What needs to be done
Give the listing again in full, exactly as written.

Dataset content
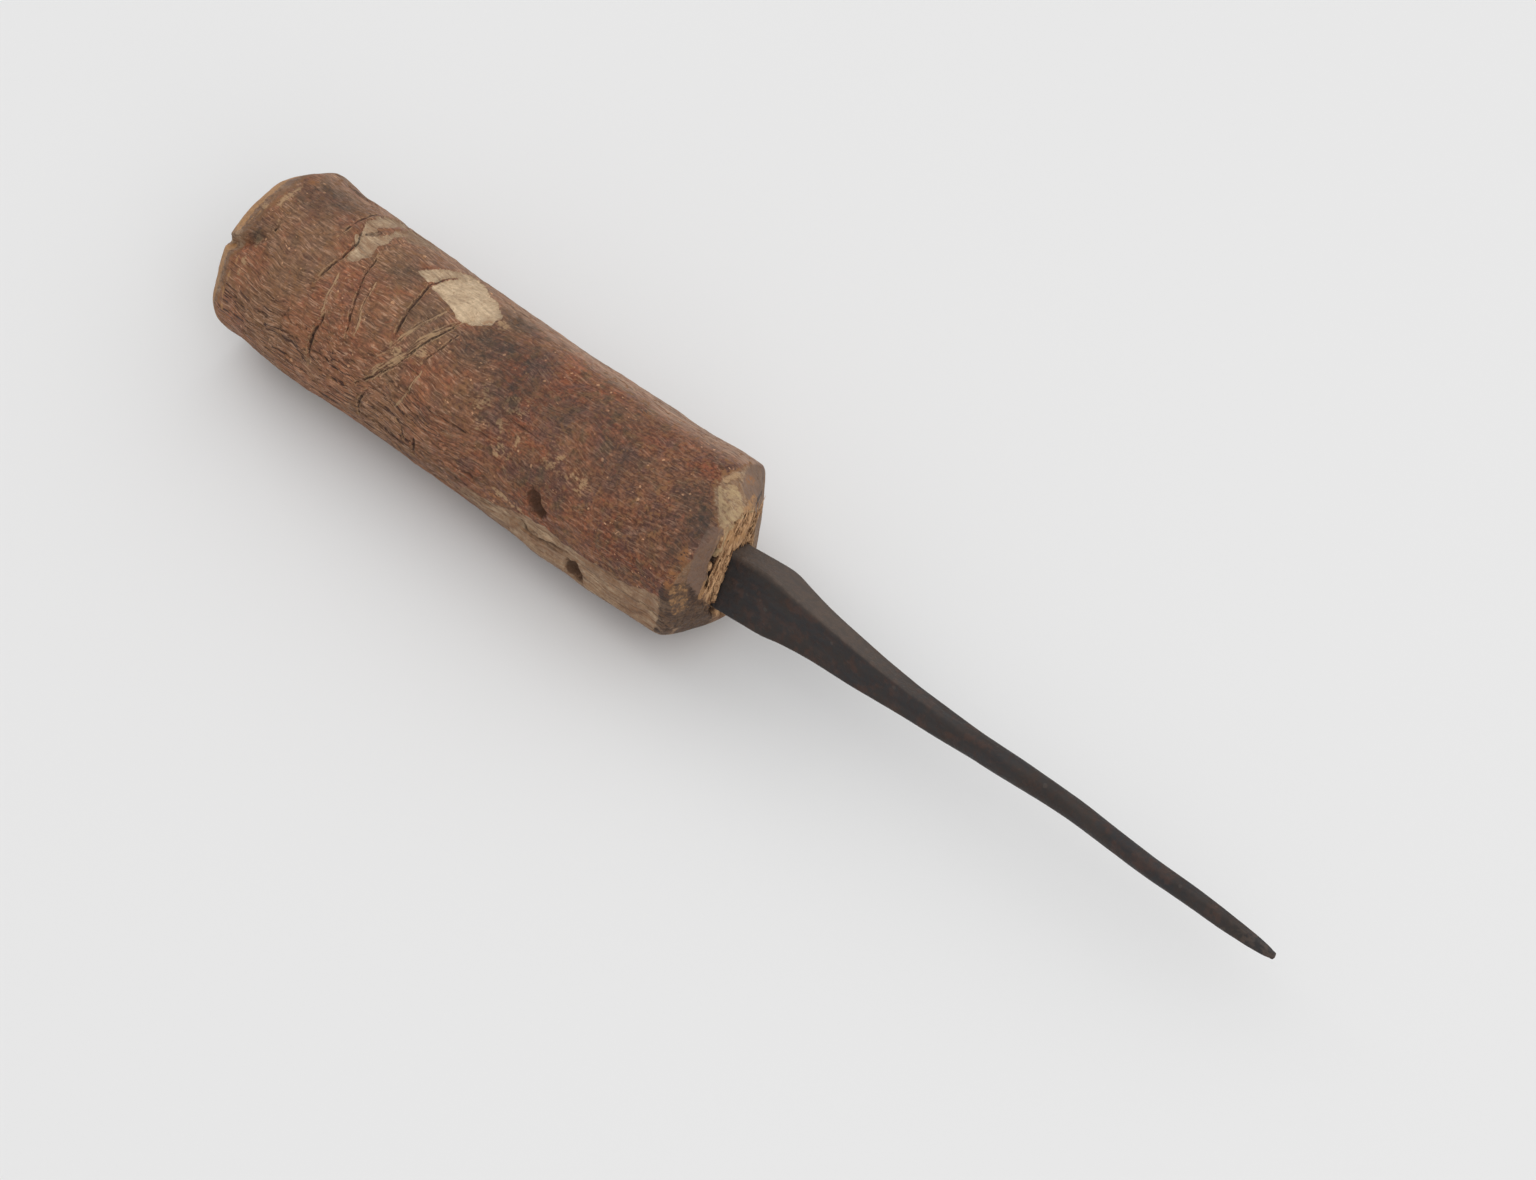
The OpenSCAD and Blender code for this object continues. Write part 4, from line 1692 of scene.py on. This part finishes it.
    def cut_hits(self, origin: Array, way: Array, cuts: Table, end_x: float, side: float) -> Array:
        """Distance along each ray to every knife cut over one end, cuts in the first axis.

        Args:
            origin: Where each ray starts.
            way: Each ray's direction.
            cuts: The end's knife cuts.
            end_x: Place of the end.
            side: 1 for the front end and -1 for the butt.

        Returns:
            One distance a cut and ray.
        """
        hits = []
        for turn, reach, run, _, _ in cuts:
            angle = math.radians(turn)
            out = np.array([0.0, math.cos(angle), math.sin(angle)])
            point = np.array([end_x, 0.0, self.axis_z]) + out * reach * self.branch_r
            normal = out * run + np.array([side, 0.0, 0.0])
            hits.append(self.plane_hit(origin, way, point, normal / np.linalg.norm(normal)))
        return np.stack(hits)

    def cap_tilts(self, depth: float, least: Array, steps: int, crowd: float) -> Array:
        """Tilts that walk the rays over an end at even steps.

        Args:
            depth: Distance from the rays' origin to the end face.
            least: Distance from the axis at which the walk ends, one a column.
            steps: Number of rings.
            crowd: Power that crowds the rings towards the bark.

        Returns:
            One tilt in radians for each ring and column.
        """
        share = np.linspace(0.0, 1.0, steps + 1)[1:, None] ** crowd
        walked = share * (depth + self.branch_r - least)
        out = self.branch_r - np.maximum(walked - depth, 0.0)
        return np.arctan2(np.minimum(walked, depth), out)

    def rays(self) -> tuple[Array, Array, Array]:
        """Rays from the handle's middle line that the surface is measured along.

        Returns:
            Each ring's origins, each ray's way, and the turn of each column.
        """
        turn = spaced(self.turn_spacing)[:-1]
        along = spaced(self.place_spacing)
        middle = self.blade.middle(np.zeros(1))[0]
        socket = self.blade.outline_radius(turn, self.socket_room)
        pole = np.full(len(turn), self.butt_pole)
        butt = self.cap_tilts(self.butt_origin - self.butt_x, pole, self.butt_rings, self.butt_crowd)
        butt = -butt[::-1]
        front = self.cap_tilts(self.front_x - self.front_origin, socket, self.front_rings, 1.0)
        tilt = np.concatenate([butt, np.zeros((len(along), len(turn))), front])
        start = np.concatenate(
            [np.full(len(butt), self.butt_origin), along, np.full(len(front), self.front_origin)]
        )
        shift = ease(self.shift_start, self.front_origin, start)
        origin = np.stack([start, middle[0] * shift, self.axis_z + (middle[1] - self.axis_z) * shift], -1)
        angle = np.radians(turn)
        way = np.stack([np.sin(tilt), np.cos(tilt) * np.cos(angle), np.cos(tilt) * np.sin(angle)], -1)
        return origin[:, None, :] + np.zeros_like(way), way, turn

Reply
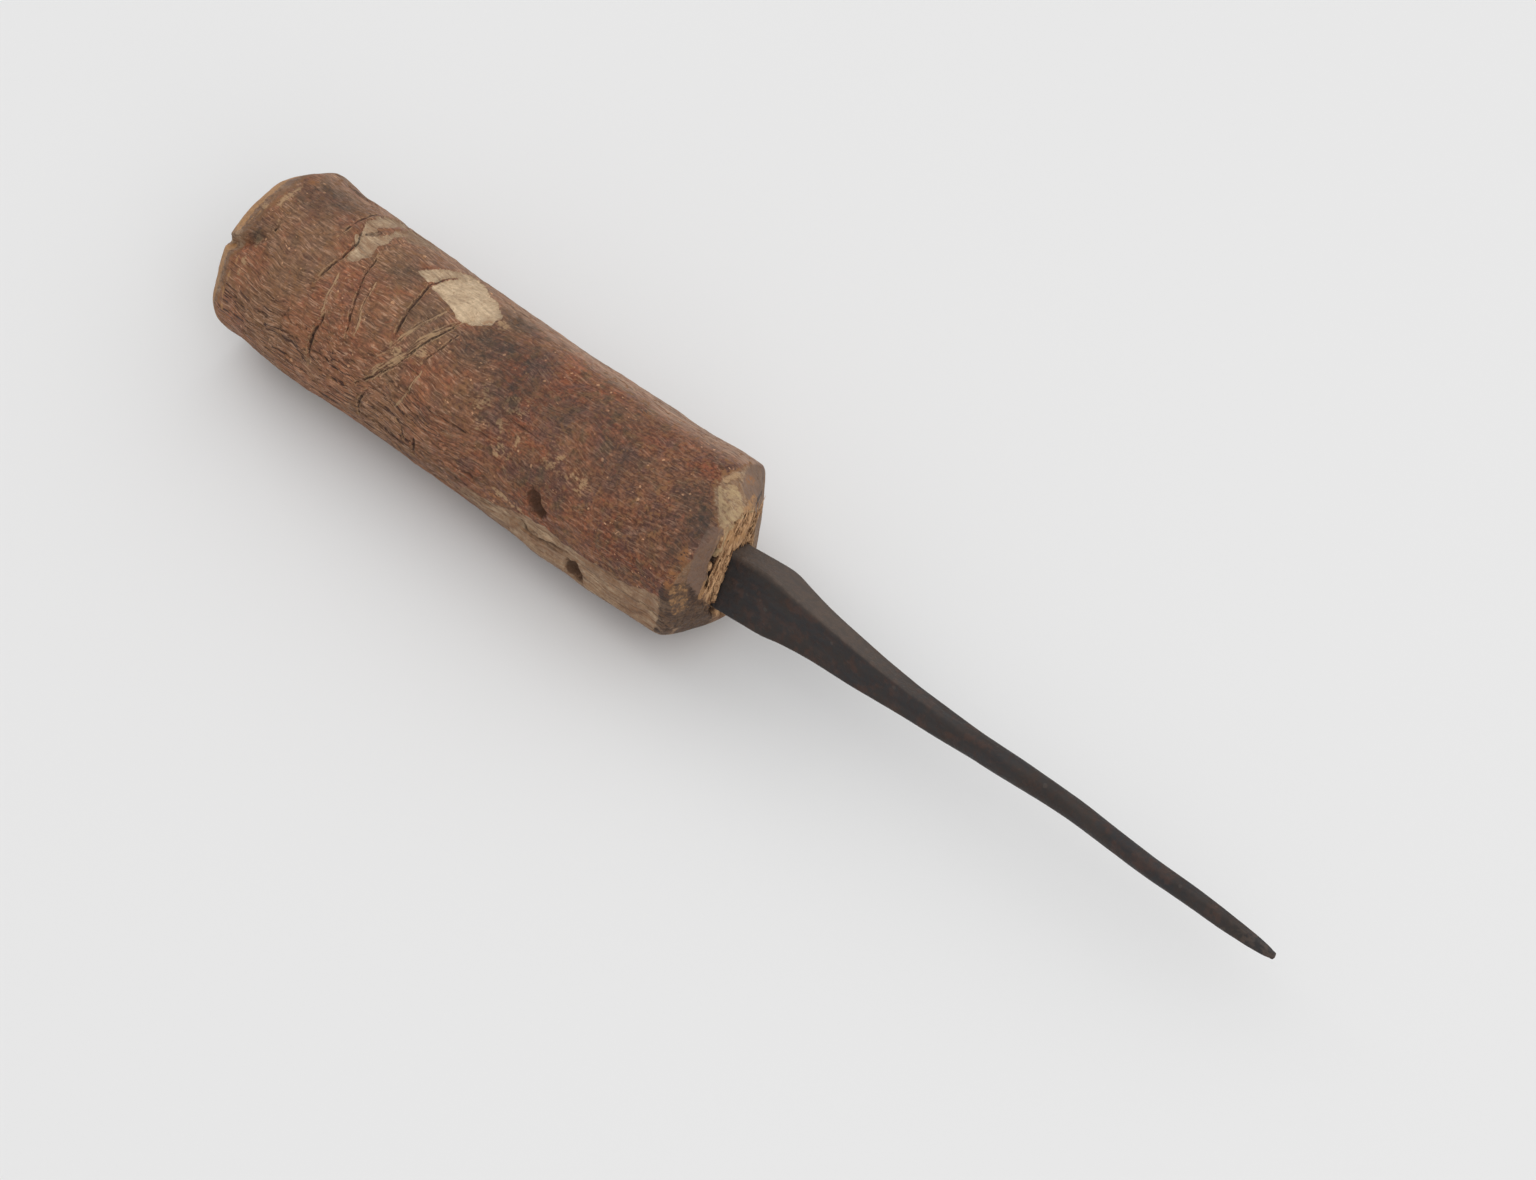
The OpenSCAD and Blender code for this object continues. Write part 4, from line 1692 of scene.py on. This part finishes it.
    def cut_hits(self, origin: Array, way: Array, cuts: Table, end_x: float, side: float) -> Array:
        """Distance along each ray to every knife cut over one end, cuts in the first axis.

        Args:
            origin: Where each ray starts.
            way: Each ray's direction.
            cuts: The end's knife cuts.
            end_x: Place of the end.
            side: 1 for the front end and -1 for the butt.

        Returns:
            One distance a cut and ray.
        """
        hits = []
        for turn, reach, run, _, _ in cuts:
            angle = math.radians(turn)
            out = np.array([0.0, math.cos(angle), math.sin(angle)])
            point = np.array([end_x, 0.0, self.axis_z]) + out * reach * self.branch_r
            normal = out * run + np.array([side, 0.0, 0.0])
            hits.append(self.plane_hit(origin, way, point, normal / np.linalg.norm(normal)))
        return np.stack(hits)

    def cap_tilts(self, depth: float, least: Array, steps: int, crowd: float) -> Array:
        """Tilts that walk the rays over an end at even steps.

        Args:
            depth: Distance from the rays' origin to the end face.
            least: Distance from the axis at which the walk ends, one a column.
            steps: Number of rings.
            crowd: Power that crowds the rings towards the bark.

        Returns:
            One tilt in radians for each ring and column.
        """
        share = np.linspace(0.0, 1.0, steps + 1)[1:, None] ** crowd
        walked = share * (depth + self.branch_r - least)
        out = self.branch_r - np.maximum(walked - depth, 0.0)
        return np.arctan2(np.minimum(walked, depth), out)

    def rays(self) -> tuple[Array, Array, Array]:
        """Rays from the handle's middle line that the surface is measured along.

        Returns:
            Each ring's origins, each ray's way, and the turn of each column.
        """
        turn = spaced(self.turn_spacing)[:-1]
        along = spaced(self.place_spacing)
        middle = self.blade.middle(np.zeros(1))[0]
        socket = self.blade.outline_radius(turn, self.socket_room)
        pole = np.full(len(turn), self.butt_pole)
        butt = self.cap_tilts(self.butt_origin - self.butt_x, pole, self.butt_rings, self.butt_crowd)
        butt = -butt[::-1]
        front = self.cap_tilts(self.front_x - self.front_origin, socket, self.front_rings, 1.0)
        tilt = np.concatenate([butt, np.zeros((len(along), len(turn))), front])
        start = np.concatenate(
            [np.full(len(butt), self.butt_origin), along, np.full(len(front), self.front_origin)]
        )
        shift = ease(self.shift_start, self.front_origin, start)
        origin = np.stack([start, middle[0] * shift, self.axis_z + (middle[1] - self.axis_z) * shift], -1)
        angle = np.radians(turn)
        way = np.stack([np.sin(tilt), np.cos(tilt) * np.cos(angle), np.cos(tilt) * np.sin(angle)], -1)
        return origin[:, None, :] + np.zeros_like(way), way, turn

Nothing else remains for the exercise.